At its core, a cryptocurrency is a digital or virtual form of currency that uses cryptography for security. Most cryptocurrencies operate on a technology called blockchain, a decentralized ledger that records all transactions across a network of computers. The key features of cryptocurrencies include:

  • Decentralization: Unlike traditional currencies, cryptocurrencies are typically not controlled by any central authority or government.
  • Anonymity: Transactions made with cryptocurrencies can offer users a degree of privacy.
  • Security: The cryptographic techniques used in cryptocurrencies provide robust security, making them difficult to counterfeit.

How Crypto Trading Works

Crypto trading involves buying, selling, or exchanging cryptocurrencies for other digital currency or traditional currency like US dollars or Euro. Traders use various platforms like exchanges to execute their trades. Here’s a closer look at how it works:

Choosing a Crypto Exchange

The first step in crypto trading is selecting a cryptocurrency exchange. These platforms facilitate the buying, selling, and exchanging of cryptocurrencies. Some popular exchanges include Binance, Coinbase, Kraken, and Bitfinex. When choosing an exchange, factors to consider include:

  • Security: Ensure the platform has a good reputation for keeping funds secure.
  • User Interface: A user-friendly interface can enhance the trading experience.
  • Fees: Different exchanges have varying trading fees.
  • Supported Cryptocurrencies: Make sure the exchange supports the cryptocurrencies you want to trade.

Creating an Account


After choosing an exchange, the next step is to create an account. This typically involves providing personal information, verifying your identity, and securing your account with two-factor authentication. Once your account is set up, you can deposit funds to start trading.

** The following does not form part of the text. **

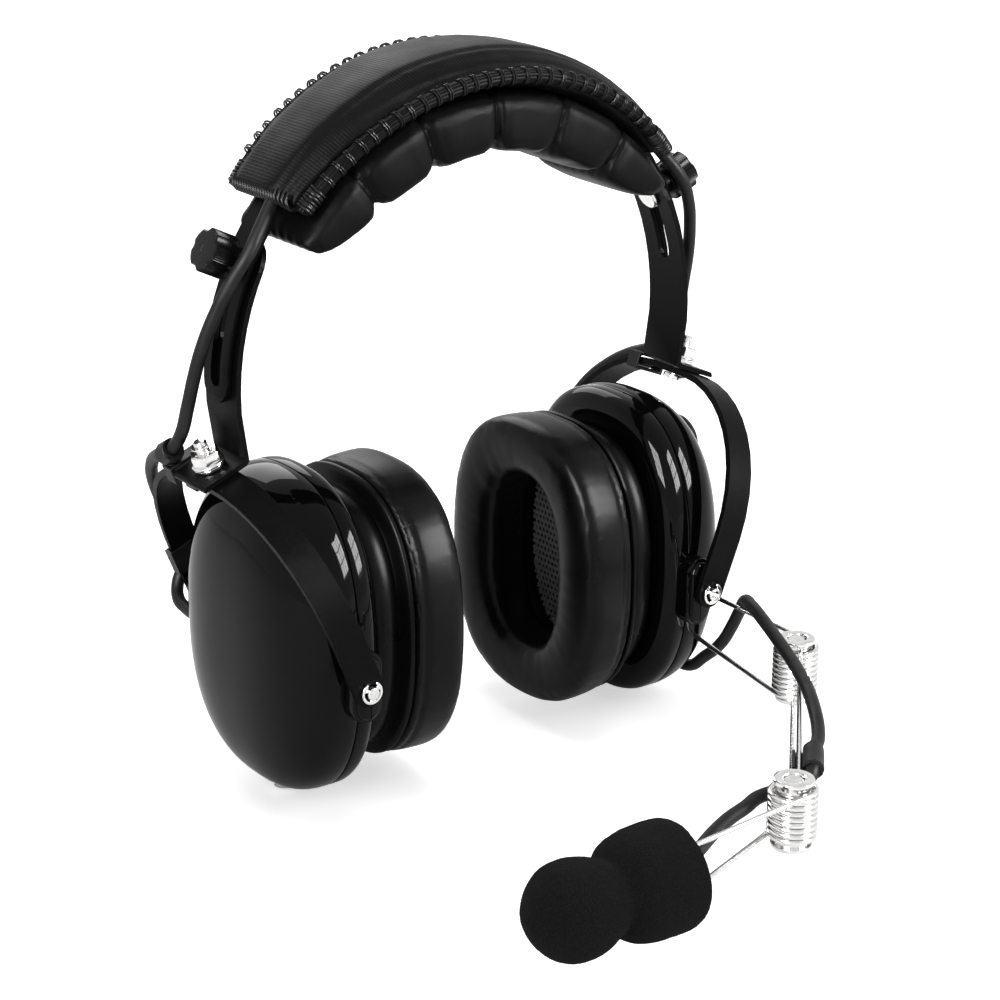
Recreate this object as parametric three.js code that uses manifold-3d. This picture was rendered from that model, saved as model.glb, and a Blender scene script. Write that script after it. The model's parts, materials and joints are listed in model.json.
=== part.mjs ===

Understanding Trading Pairs

In crypto trading, currencies are traded in pairs, for instance, BTC/USD (Bitcoin/US Dollar). A trading pair shows how much of the second currency (the quote currency) is needed to purchase one unit of the first currency (the base currency). Understanding trading pairs is crucial for effective trading.

Types of Trading Strategies

Crypto trading strategies can vary significantly. Here are some common approaches:

Day Trading

Day trading involves buying and selling assets within the same trading day. Day traders often capitalize on small price fluctuations in cryptocurrencies by executing multiple trades throughout the day. This strategy requires constant market monitoring and technical analysis.

Swing Trading

Swing trading is a medium-term trading strategy where traders aim to capture gains over a period of days to weeks. Unlike day traders, swing traders aren’t focused on short-term fluctuations but instead analyze and utilize market trends.

HODLing

HODLing is a long-term investment strategy focused on holding onto a cryptocurrency for an extended period, regardless of market volatility. This strategy is based on the belief that the asset will appreciate significantly over time.

The Importance of Research and Analysis

No matter what trading strategy you choose, conducting thorough research and analysis is critical. This includes both fundamental analysis and technical analysis:

Fundamental Analysis

Fundamental analysis involves evaluating a cryptocurrency’s value through the study of related economic, financial, and other qualitative and quantitative factors. This could include assessing the technology behind the cryptocurrency, its development team, market demand, and regulatory news.

Technical Analysis

Technical analysis focuses on patterns in price movements, using historical price data, trading volumes, and market sentiment to forecast future price movements. Traders utilize charts and indicators to make informed decisions.

Risks Involved in Crypto Trading

Cryptocurrency trading can be highly lucrative, but it comes with significant risks. Market volatility can lead to rapid and substantial losses. It is crucial for traders to implement risk management strategies, such as setting stop-loss orders to minimize potential losses.

Final Thoughts

Understanding how crypto trading works is the first step in successfully navigating the crypto market. By choosing the right exchange, employing effective strategies, and remaining informed, traders can enhance their chances of achieving success in this dynamic environment. As the market continues to evolve, ongoing education and adaptability will be key to thriving in the world of cryptocurrency trading.